# The task
Copy whichever lines contain the string "each".

# Given entries
════════════════
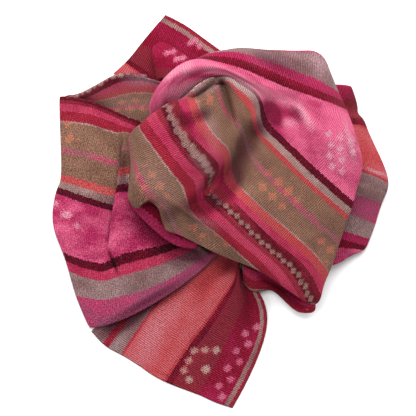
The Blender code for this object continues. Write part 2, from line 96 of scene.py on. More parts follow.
════════════════
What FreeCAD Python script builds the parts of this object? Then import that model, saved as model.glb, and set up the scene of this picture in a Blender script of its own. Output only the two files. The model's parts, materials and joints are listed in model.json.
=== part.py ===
════════════════
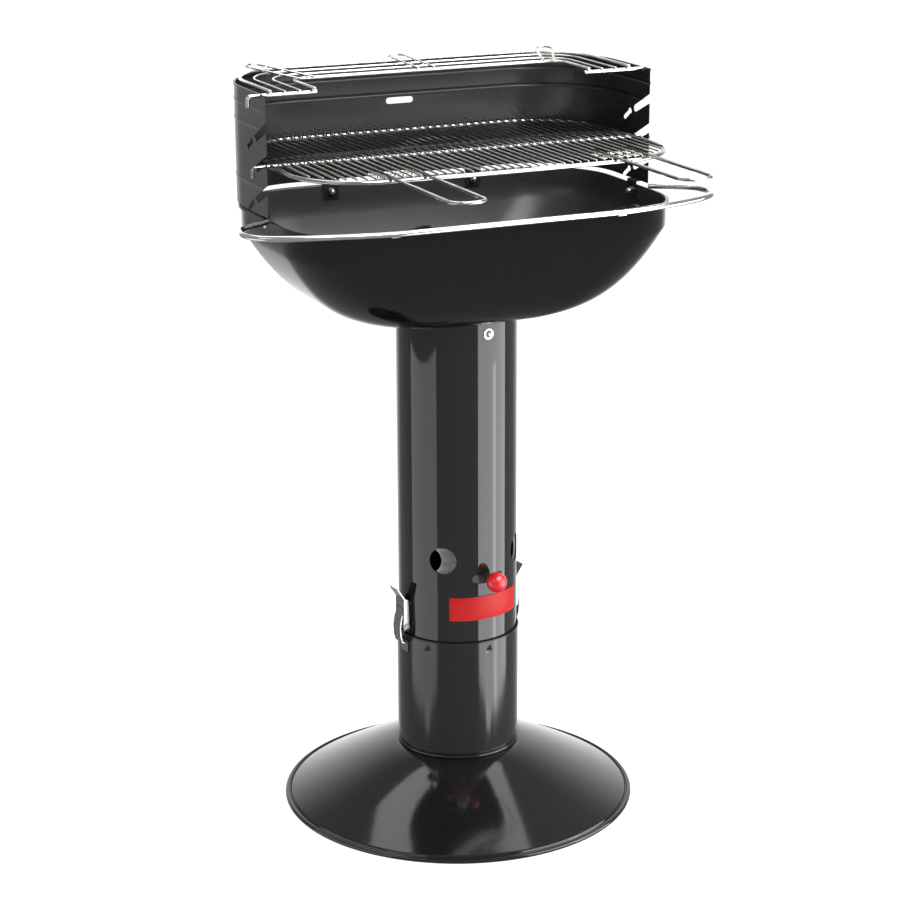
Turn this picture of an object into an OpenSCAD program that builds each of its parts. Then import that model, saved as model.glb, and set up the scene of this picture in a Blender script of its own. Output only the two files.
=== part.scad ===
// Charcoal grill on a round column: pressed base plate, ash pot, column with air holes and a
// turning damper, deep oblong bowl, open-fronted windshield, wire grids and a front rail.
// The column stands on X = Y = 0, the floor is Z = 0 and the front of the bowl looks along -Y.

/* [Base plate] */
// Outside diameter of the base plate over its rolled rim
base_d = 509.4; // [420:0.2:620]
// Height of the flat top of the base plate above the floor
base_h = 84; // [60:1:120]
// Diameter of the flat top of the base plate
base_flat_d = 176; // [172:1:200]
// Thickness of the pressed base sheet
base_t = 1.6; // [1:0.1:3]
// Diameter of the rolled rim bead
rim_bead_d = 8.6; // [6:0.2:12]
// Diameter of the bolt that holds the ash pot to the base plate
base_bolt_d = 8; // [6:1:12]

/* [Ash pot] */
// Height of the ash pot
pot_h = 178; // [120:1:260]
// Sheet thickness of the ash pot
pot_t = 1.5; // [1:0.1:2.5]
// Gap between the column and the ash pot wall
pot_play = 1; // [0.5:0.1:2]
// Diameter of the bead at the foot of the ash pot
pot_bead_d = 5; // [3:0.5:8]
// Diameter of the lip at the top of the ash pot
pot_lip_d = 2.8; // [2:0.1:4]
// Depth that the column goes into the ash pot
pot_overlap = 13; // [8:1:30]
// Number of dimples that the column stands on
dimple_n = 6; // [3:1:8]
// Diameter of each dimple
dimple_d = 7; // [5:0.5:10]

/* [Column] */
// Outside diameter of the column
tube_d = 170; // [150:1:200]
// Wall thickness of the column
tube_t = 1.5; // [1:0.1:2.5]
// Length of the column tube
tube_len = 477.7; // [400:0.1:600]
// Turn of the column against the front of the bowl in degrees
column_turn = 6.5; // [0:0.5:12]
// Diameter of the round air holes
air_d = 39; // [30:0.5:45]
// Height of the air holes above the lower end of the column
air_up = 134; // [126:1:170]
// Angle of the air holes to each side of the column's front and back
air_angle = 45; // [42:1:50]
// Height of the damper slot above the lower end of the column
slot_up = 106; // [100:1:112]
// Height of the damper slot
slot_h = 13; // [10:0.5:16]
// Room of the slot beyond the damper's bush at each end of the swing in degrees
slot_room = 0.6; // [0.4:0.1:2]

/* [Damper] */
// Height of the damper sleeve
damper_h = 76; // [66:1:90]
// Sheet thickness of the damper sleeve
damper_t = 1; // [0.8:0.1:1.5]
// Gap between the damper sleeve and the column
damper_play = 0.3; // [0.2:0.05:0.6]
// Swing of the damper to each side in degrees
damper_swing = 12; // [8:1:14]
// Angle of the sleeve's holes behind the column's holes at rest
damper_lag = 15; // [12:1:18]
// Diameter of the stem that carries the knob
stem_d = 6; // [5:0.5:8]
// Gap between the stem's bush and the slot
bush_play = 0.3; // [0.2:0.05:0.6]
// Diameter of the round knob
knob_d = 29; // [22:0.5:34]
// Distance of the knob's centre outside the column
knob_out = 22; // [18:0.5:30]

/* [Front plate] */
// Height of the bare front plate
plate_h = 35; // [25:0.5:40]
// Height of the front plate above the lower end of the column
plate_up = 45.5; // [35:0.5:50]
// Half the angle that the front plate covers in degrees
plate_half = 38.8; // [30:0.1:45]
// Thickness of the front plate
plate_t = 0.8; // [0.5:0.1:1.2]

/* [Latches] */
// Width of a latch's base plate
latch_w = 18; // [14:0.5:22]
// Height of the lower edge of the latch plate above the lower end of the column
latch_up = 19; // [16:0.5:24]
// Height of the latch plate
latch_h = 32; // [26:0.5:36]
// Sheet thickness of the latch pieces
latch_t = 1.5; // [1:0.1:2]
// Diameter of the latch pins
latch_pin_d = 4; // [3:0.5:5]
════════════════
# Finished task
Turn this picture of an object into an OpenSCAD program that builds each of its parts. Then import that model, saved as model.glb, and set up the scene of this picture in a Blender script of its own. Output only the two files.
// Diameter of each dimple
// Angle of the air holes to each side of the column's front and back
// Room of the slot beyond the damper's bush at each end of the swing in degrees
// Swing of the damper to each side in degrees